“The endocannabinoid system has been identified as a major regulator of physiological and pathological processes, such as pain, inflammation, cell growth, cell death, and as a regulator of diverse gastrointestinal functions, such as intestinal motility and secretion.
Although cannabinoid-induced analgesia was initially primarily attributed to the activation of cannabinoid receptor 1 (CB1) in the nervous system, later studies demonstrated a contribution of cannabinoid receptor 2 (CB2), localized peripherally on immune cells as well as in the nervous system.
A complex interplay between endogenously released cannabinoids, such as anandamide or 2-arachidonoylglycerol, and their receptors both on inflammatory cells and neurons is involved in modulation of inflammatory pain.
In this article, we demonstrate the in vivo significance and therapeutic potential of cannabinoids in inflammation and pain associated with pancreatitis using human specimens and mouse models as test systems.
Our results are more in line with a recent study reporting a protective role for the endogenous cannabinoid system against colonic inflammation in a mouse model of experimental colitis.
Consistent with the above, we now show that acute pancreatitis, a visceral inflammatory disease in humans, is associated with an activation of the endocannabinoid system.
In humans, acute pancreatitis is associated with up-regulation of ligands as well as receptors of the endocannabinoid system in the pancreas.
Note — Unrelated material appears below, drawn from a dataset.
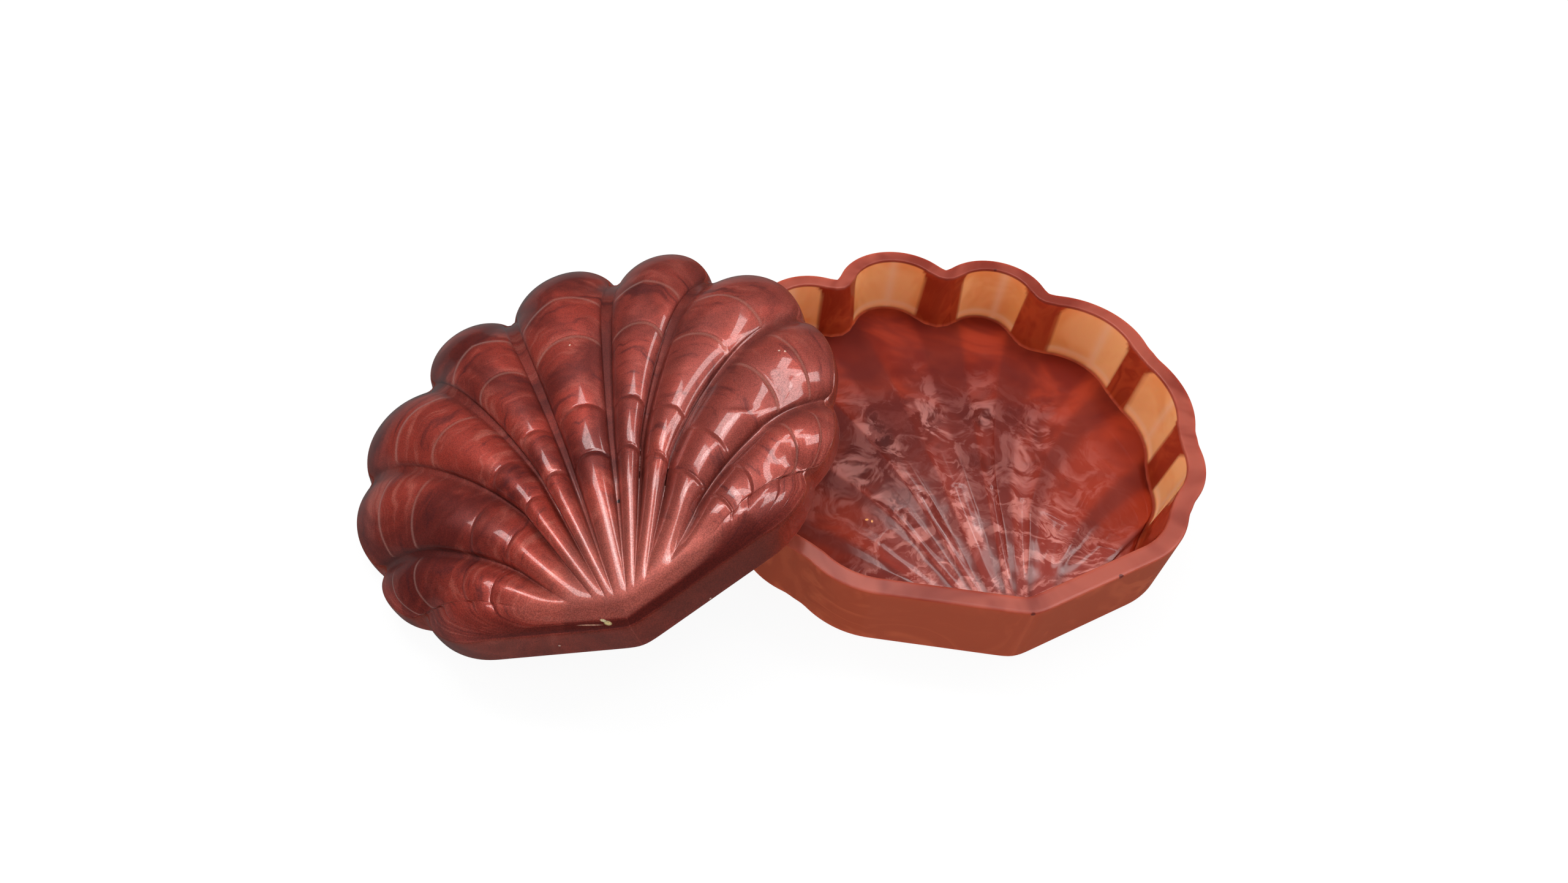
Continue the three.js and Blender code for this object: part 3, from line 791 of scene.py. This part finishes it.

Furthermore, our results suggest a therapeutic potential for cannabinoids in abolishing pain associated with acute pancreatitis and in partially reducing inflammation and disease pathology in the absence of adverse side effects.
Because management of visceral inflammatory diseases should ideally include antinociceptive as well as anti-inflammatory components, our results lay a basis for testing the therapeutic value of cannabinoids as supplements to conventional analgesic therapy.”